## Work required
All the data should come back exactly as it was given.
+ + +
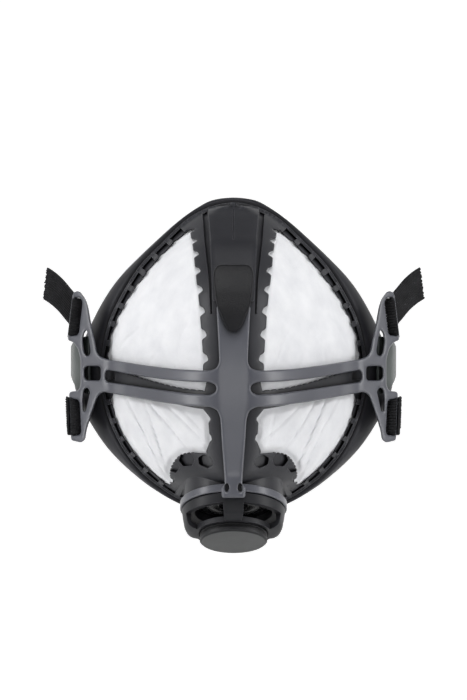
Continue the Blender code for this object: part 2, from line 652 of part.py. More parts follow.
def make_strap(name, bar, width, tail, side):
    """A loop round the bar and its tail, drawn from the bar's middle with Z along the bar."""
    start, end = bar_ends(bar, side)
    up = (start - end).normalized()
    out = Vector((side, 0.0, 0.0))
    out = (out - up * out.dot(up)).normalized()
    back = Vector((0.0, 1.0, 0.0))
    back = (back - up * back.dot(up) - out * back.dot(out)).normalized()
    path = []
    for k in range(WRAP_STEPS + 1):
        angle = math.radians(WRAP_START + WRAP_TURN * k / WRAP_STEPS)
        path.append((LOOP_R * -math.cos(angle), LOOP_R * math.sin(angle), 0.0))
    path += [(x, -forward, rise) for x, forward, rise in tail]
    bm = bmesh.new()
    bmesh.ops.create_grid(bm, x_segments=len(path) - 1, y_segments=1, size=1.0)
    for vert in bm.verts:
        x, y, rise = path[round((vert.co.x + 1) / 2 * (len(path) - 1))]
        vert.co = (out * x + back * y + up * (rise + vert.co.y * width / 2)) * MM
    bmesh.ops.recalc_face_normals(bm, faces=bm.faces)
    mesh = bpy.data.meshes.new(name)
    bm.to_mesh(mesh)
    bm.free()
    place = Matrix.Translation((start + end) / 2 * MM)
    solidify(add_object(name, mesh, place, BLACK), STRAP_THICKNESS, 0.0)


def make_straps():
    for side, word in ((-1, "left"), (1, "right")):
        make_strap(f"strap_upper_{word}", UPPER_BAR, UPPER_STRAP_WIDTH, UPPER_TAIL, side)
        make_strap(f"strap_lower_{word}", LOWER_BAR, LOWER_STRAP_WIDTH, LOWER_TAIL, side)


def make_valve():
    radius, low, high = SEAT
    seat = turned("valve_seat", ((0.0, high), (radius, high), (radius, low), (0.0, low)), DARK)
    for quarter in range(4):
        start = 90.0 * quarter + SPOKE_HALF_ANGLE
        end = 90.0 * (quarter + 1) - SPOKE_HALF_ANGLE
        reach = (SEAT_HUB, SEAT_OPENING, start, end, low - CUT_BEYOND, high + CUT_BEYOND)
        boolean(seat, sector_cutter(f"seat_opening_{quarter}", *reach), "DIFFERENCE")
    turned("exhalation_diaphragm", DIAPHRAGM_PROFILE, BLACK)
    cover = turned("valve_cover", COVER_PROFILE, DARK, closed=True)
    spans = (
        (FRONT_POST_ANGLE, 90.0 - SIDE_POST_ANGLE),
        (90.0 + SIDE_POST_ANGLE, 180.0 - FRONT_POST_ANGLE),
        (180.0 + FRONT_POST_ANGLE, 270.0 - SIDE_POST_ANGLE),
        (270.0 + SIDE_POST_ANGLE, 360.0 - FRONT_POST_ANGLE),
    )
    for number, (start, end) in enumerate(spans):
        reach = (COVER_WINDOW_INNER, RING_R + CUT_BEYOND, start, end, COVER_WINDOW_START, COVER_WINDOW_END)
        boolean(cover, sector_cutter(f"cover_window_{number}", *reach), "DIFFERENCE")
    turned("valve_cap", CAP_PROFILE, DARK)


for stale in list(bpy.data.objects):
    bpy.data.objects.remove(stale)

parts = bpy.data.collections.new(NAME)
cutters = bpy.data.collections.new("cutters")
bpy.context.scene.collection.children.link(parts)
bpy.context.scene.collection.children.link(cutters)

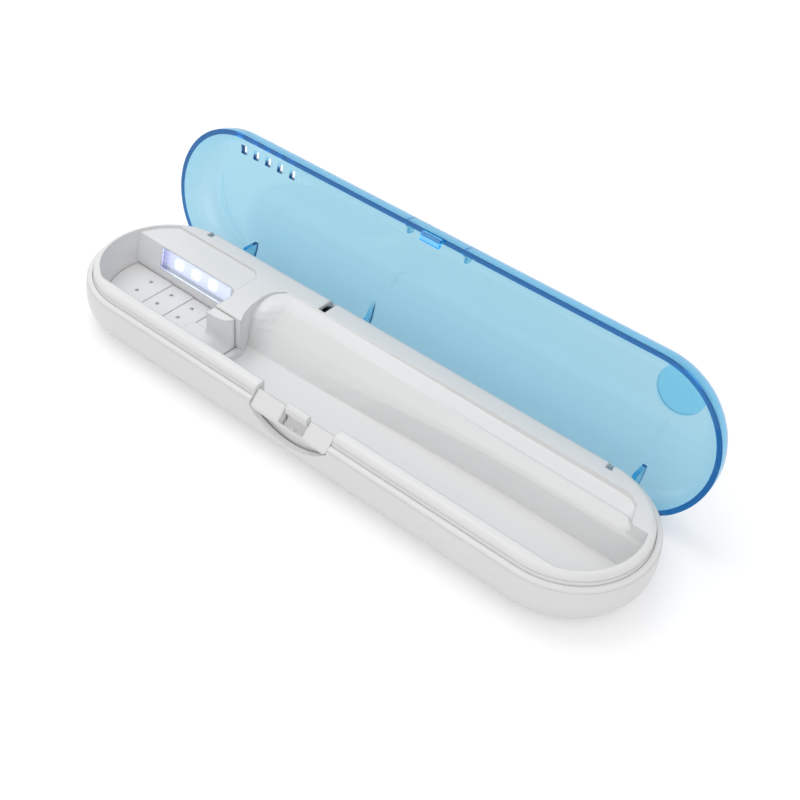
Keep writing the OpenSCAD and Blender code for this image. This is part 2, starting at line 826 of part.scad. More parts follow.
+ + +
## Result for this exercise
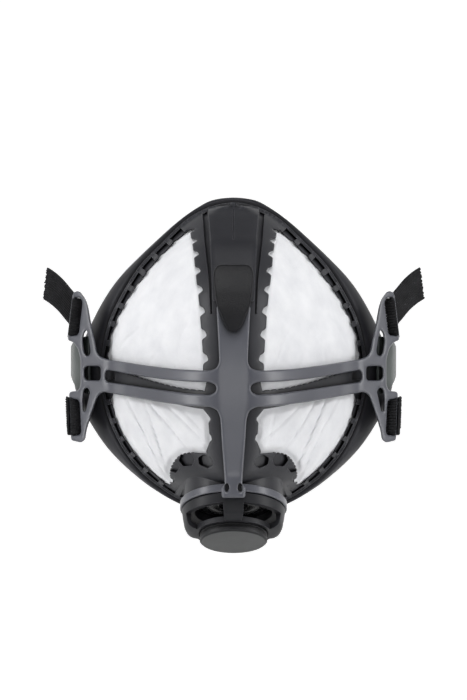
Continue the Blender code for this object: part 2, from line 652 of part.py. More parts follow.
def make_strap(name, bar, width, tail, side):
    """A loop round the bar and its tail, drawn from the bar's middle with Z along the bar."""
    start, end = bar_ends(bar, side)
    up = (start - end).normalized()
    out = Vector((side, 0.0, 0.0))
    out = (out - up * out.dot(up)).normalized()
    back = Vector((0.0, 1.0, 0.0))
    back = (back - up * back.dot(up) - out * back.dot(out)).normalized()
    path = []
    for k in range(WRAP_STEPS + 1):
        angle = math.radians(WRAP_START + WRAP_TURN * k / WRAP_STEPS)
        path.append((LOOP_R * -math.cos(angle), LOOP_R * math.sin(angle), 0.0))
    path += [(x, -forward, rise) for x, forward, rise in tail]
    bm = bmesh.new()
    bmesh.ops.create_grid(bm, x_segments=len(path) - 1, y_segments=1, size=1.0)
    for vert in bm.verts:
        x, y, rise = path[round((vert.co.x + 1) / 2 * (len(path) - 1))]
        vert.co = (out * x + back * y + up * (rise + vert.co.y * width / 2)) * MM
    bmesh.ops.recalc_face_normals(bm, faces=bm.faces)
    mesh = bpy.data.meshes.new(name)
    bm.to_mesh(mesh)
    bm.free()
    place = Matrix.Translation((start + end) / 2 * MM)
    solidify(add_object(name, mesh, place, BLACK), STRAP_THICKNESS, 0.0)


def make_straps():
    for side, word in ((-1, "left"), (1, "right")):
        make_strap(f"strap_upper_{word}", UPPER_BAR, UPPER_STRAP_WIDTH, UPPER_TAIL, side)
        make_strap(f"strap_lower_{word}", LOWER_BAR, LOWER_STRAP_WIDTH, LOWER_TAIL, side)


def make_valve():
    radius, low, high = SEAT
    seat = turned("valve_seat", ((0.0, high), (radius, high), (radius, low), (0.0, low)), DARK)
    for quarter in range(4):
        start = 90.0 * quarter + SPOKE_HALF_ANGLE
        end = 90.0 * (quarter + 1) - SPOKE_HALF_ANGLE
        reach = (SEAT_HUB, SEAT_OPENING, start, end, low - CUT_BEYOND, high + CUT_BEYOND)
        boolean(seat, sector_cutter(f"seat_opening_{quarter}", *reach), "DIFFERENCE")
    turned("exhalation_diaphragm", DIAPHRAGM_PROFILE, BLACK)
    cover = turned("valve_cover", COVER_PROFILE, DARK, closed=True)
    spans = (
        (FRONT_POST_ANGLE, 90.0 - SIDE_POST_ANGLE),
        (90.0 + SIDE_POST_ANGLE, 180.0 - FRONT_POST_ANGLE),
        (180.0 + FRONT_POST_ANGLE, 270.0 - SIDE_POST_ANGLE),
        (270.0 + SIDE_POST_ANGLE, 360.0 - FRONT_POST_ANGLE),
    )
    for number, (start, end) in enumerate(spans):
        reach = (COVER_WINDOW_INNER, RING_R + CUT_BEYOND, start, end, COVER_WINDOW_START, COVER_WINDOW_END)
        boolean(cover, sector_cutter(f"cover_window_{number}", *reach), "DIFFERENCE")
    turned("valve_cap", CAP_PROFILE, DARK)


for stale in list(bpy.data.objects):
    bpy.data.objects.remove(stale)

parts = bpy.data.collections.new(NAME)
cutters = bpy.data.collections.new("cutters")
bpy.context.scene.collection.children.link(parts)
bpy.context.scene.collection.children.link(cutters)

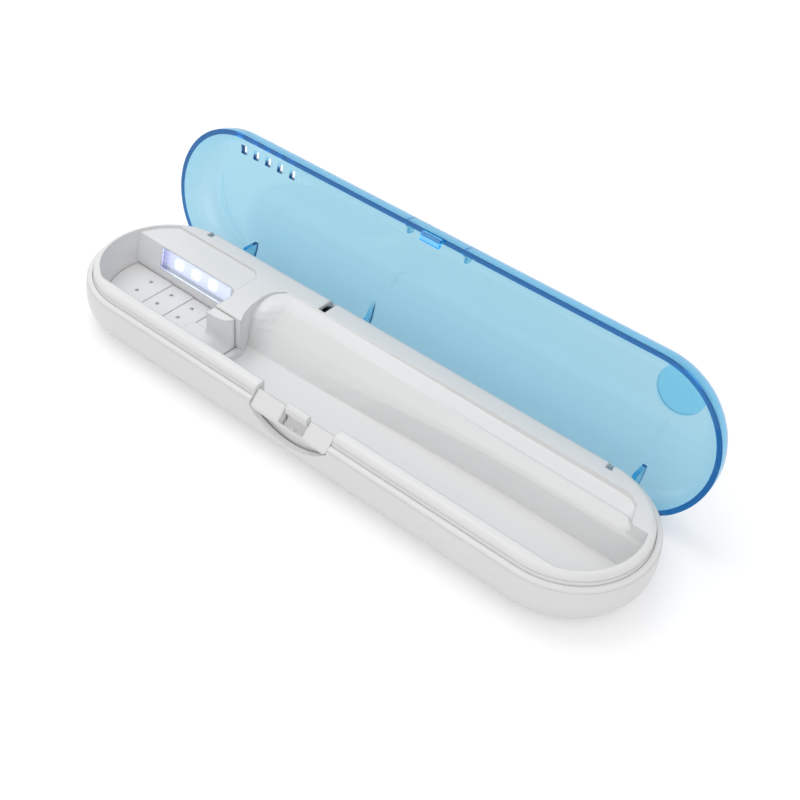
Keep writing the OpenSCAD and Blender code for this image. This is part 2, starting at line 826 of part.scad. More parts follow.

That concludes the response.